Novel Modeling Approach to Analyze Threshold Voltage Variability in Short Gate-Length (15–22 nm) Nanowire FETs with Various Channel Diameters

In this study, threshold voltage (V(th)) variability was investigated in silicon nanowire field-effect transistors (SNWFETs) with short gate-lengths of 15–22 nm and various channel diameters (D(NW)) of 7, 9, and 12 nm. Linear slope and nonzero y-intercept were observed in a Pelgrom plot of the standard deviation of V(th) (σV(th)), which originated from random and process variations. Interestingly, the slope and y-intercept differed for each D(NW), and σV(th) was the smallest at a median D(NW) of 9 nm.

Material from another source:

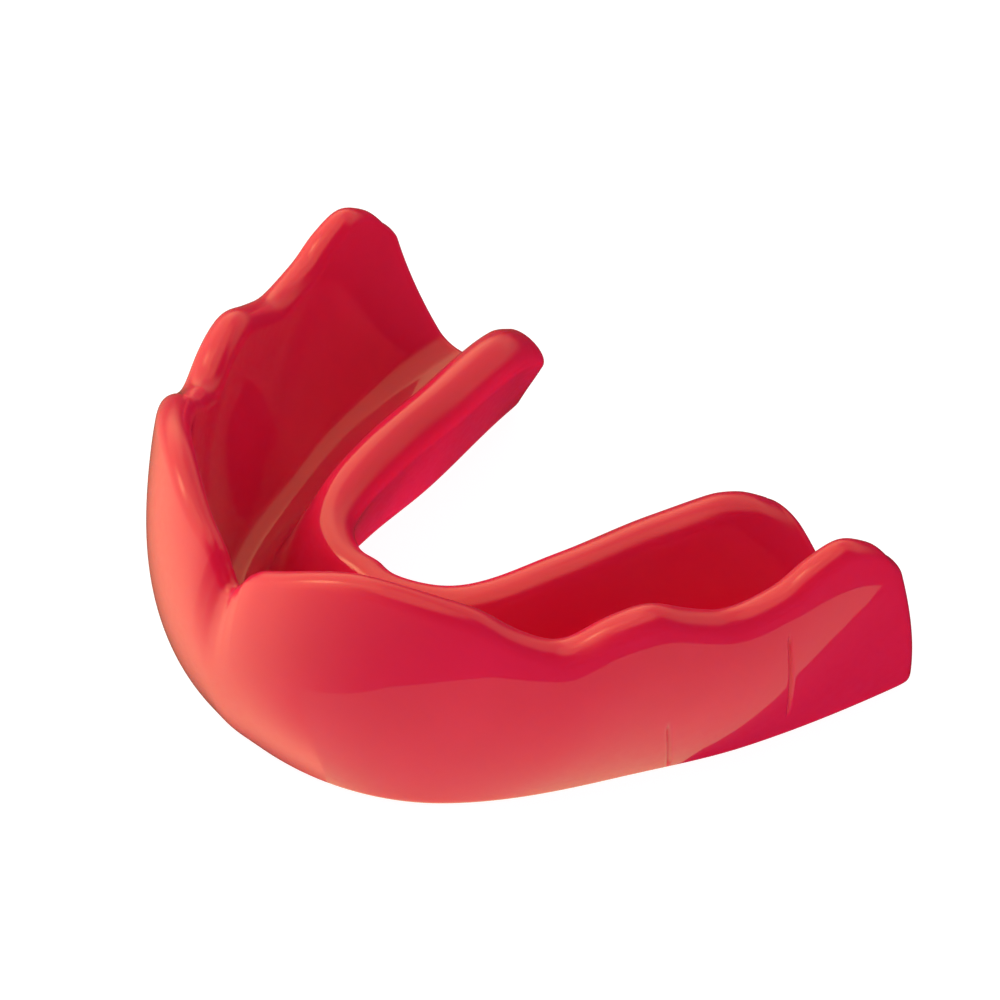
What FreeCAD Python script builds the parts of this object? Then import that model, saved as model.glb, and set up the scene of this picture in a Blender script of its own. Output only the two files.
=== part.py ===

To analyze the observed D(NW) tendency of σV(th), a novel modeling approach based on the error propagation law was proposed. The contribution of gate-metal work function, channel dopant concentration (N(ch)), and D(NW) variations (WFV, ∆N(ch), and ∆D(NW)) to σV(th) were evaluated by directly fitting the developed model to measured σV(th). As a result, WFV induced by metal gate granularity increased as channel area increases, and the slope of WFV in Pelgrom plot is similar to that of σV(th). As D(NW) decreased, SNWFETs became robust to ∆N(ch) but vulnerable to ∆D(NW). Consequently, the contribution of ∆D(NW), WFV, and ∆N(ch) is dominant at D(NW) of 7 nm, 9 nm, and 12, respectively. The proposed model enables the quantifying of the contribution of various variation sources of V(th) variation, and it is applicable to all SNWFETs with various L(G) and D(NW).